From: Robert Bastow <>
Newsgroups: rec.crafts.metalworking
Subject: Re: Newbie:  Drilling Brass/drill grind
Date: Tue, 14 Sep 1999 16:47:14 GMT

There is far more tendency to grab when opening up a hole in ANY material..Brass
is no exception! The center of any drill..being a less than efficient cutting
zone, helps hold the work down against the forces tending to make it grab.

If you must use a regular drill and don't like the idea of zero rake flats, then
just BLUNT THE POINT a bit, run slower than usual and feed steadily.

The blunt point, while not best practice, may at least reduce the tendency to
grab. and save the job, your nerves..even your fingers!!


John Hofstad-Parkhill wrote:

> What I have found is that the combination of a small pilot and a big drill
> works very well.
> If I need a 1/2" hole or larger, I'll spot, pilot with 1/8" then use the
> 1/2" jobber twist drill.

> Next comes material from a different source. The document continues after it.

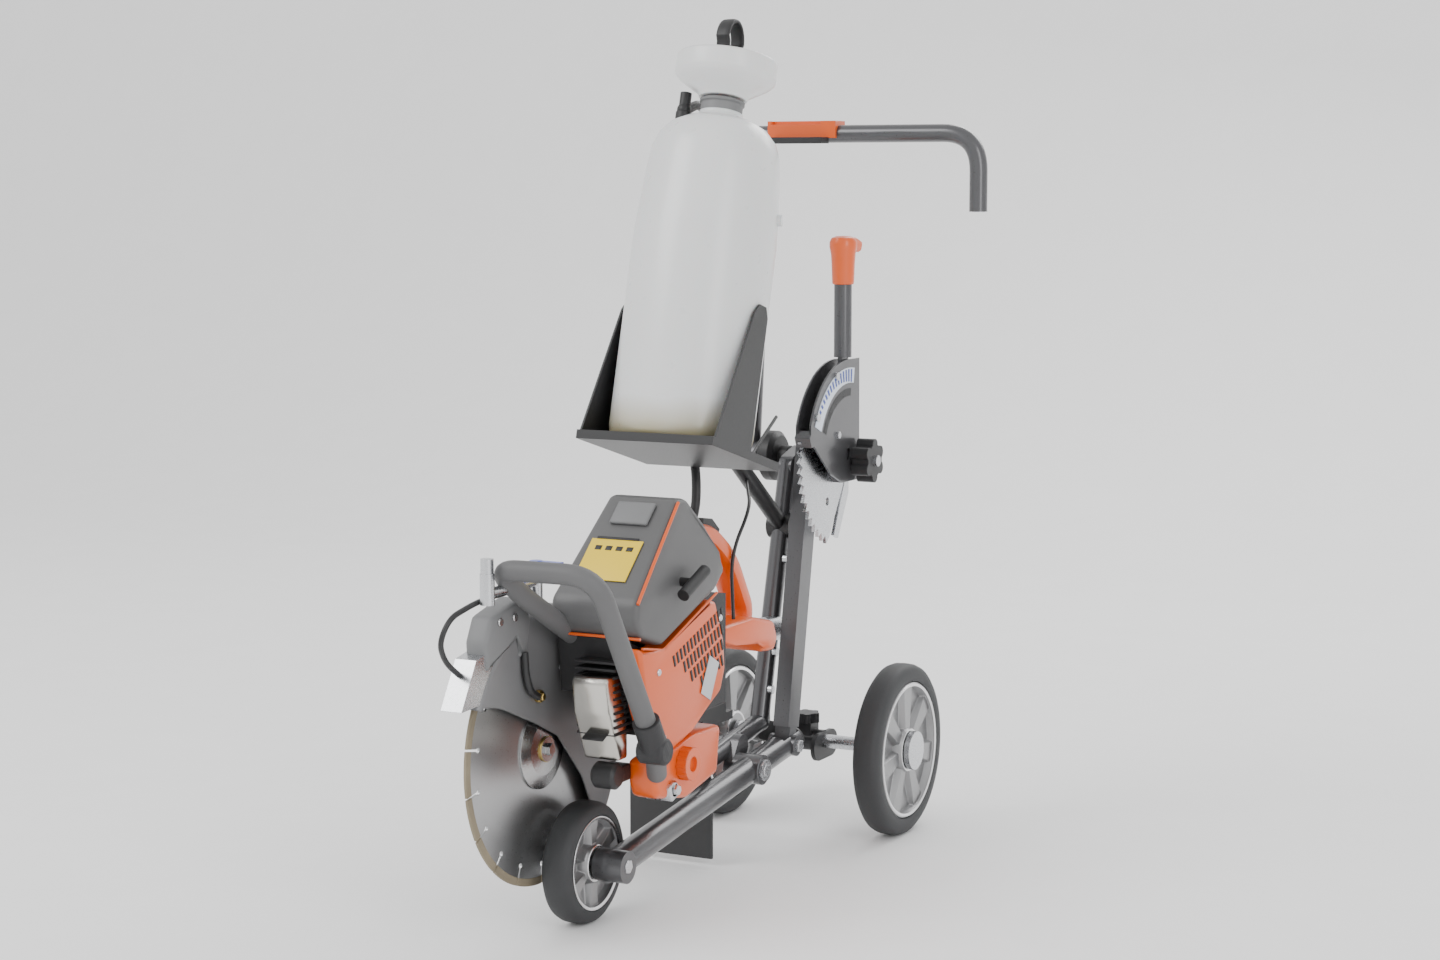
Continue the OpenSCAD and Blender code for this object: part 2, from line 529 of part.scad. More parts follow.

My theory is that with more material to remove the
> less tendancy to grab,

From: Robert Bastow <>
Newsgroups: rec.crafts.metalworking
Subject: Re: Newbie:  Drilling Brass/drill grind
Date: Wed, 15 Sep 1999 03:34:51 GMT

Hmmm!!  I KNEW you were going to ask that question...This is like trying to
describe Gina Lollobrigida without using your hands!!

OK, you are familiar with a regular twist drill...Ok..It might help to hold the
drill horizontally eyeball the cutting edge and imagine it is a regular HSS
lathe tool.  You can see that the cutting edge of the drill has a distinct wedge
shape..just like your lathe tool

The angle of the "point" face is pretty well fixed..this is the CLEARANCE
angle...It is like the FRONT FACE on a lathe tool!

However, the angle of the top face..the RAKE ANGLE..., is variable..It is
determined by the HELIX if the drill...It corresponds to the top face of a lathe

With a fast spiral drill, this angle is very acute, with a slow spiral it is a
blunter wedge, and with a straight spiral it is at 90 deg to the drill axis..In
other words George, you have a ZERO top cutting rake on your wedge/cutting
edge...Just like a zero top rake on a lathe tool (Oft described as NEGATIVE
rake..but it ain't really!!)

Now imagine what you would have to do to a positive top rake lathe turn
it into a zero top rake bit?  Grind a bit off the top!  "Bust" that sharp
angle... Blunt the wedge...Right!

This is what we want to duplicate!  So what we do is "Blunt" the wedge on a
regular drill by grinding or honing...INSIDE THE FLUTE and PARALLEL TO THE
CUTTING EDGE. Just "busting" it enough to produce a visible flat on a small
drill, is all that is long as the flat is wider than the depth of
the chip (depth of cut) then you are fooling that dumb 'ole brass into thinking
it is being cut by a zero rake drill!!!

I hope to have my web page up soon so I will be able to post pictures and
sketches to illustrate points..(no pun intended!!!)

That will save me a bunch of peck, peck, sh*t! peck, with my tired old finger.

I hope this helps..please don't hesitate to ask again if all I have done is
confuse you further!!  It has been known to happen before!!


George Glines wrote:

> Robert,
> Many thanks!!!!  I want to be sure I understand correctly.  Am I grinding
> the "side/flutes" of the drill or the "point/tip" of the drill?  I'll
> practice on some old bits first, but having a brass only set would be great.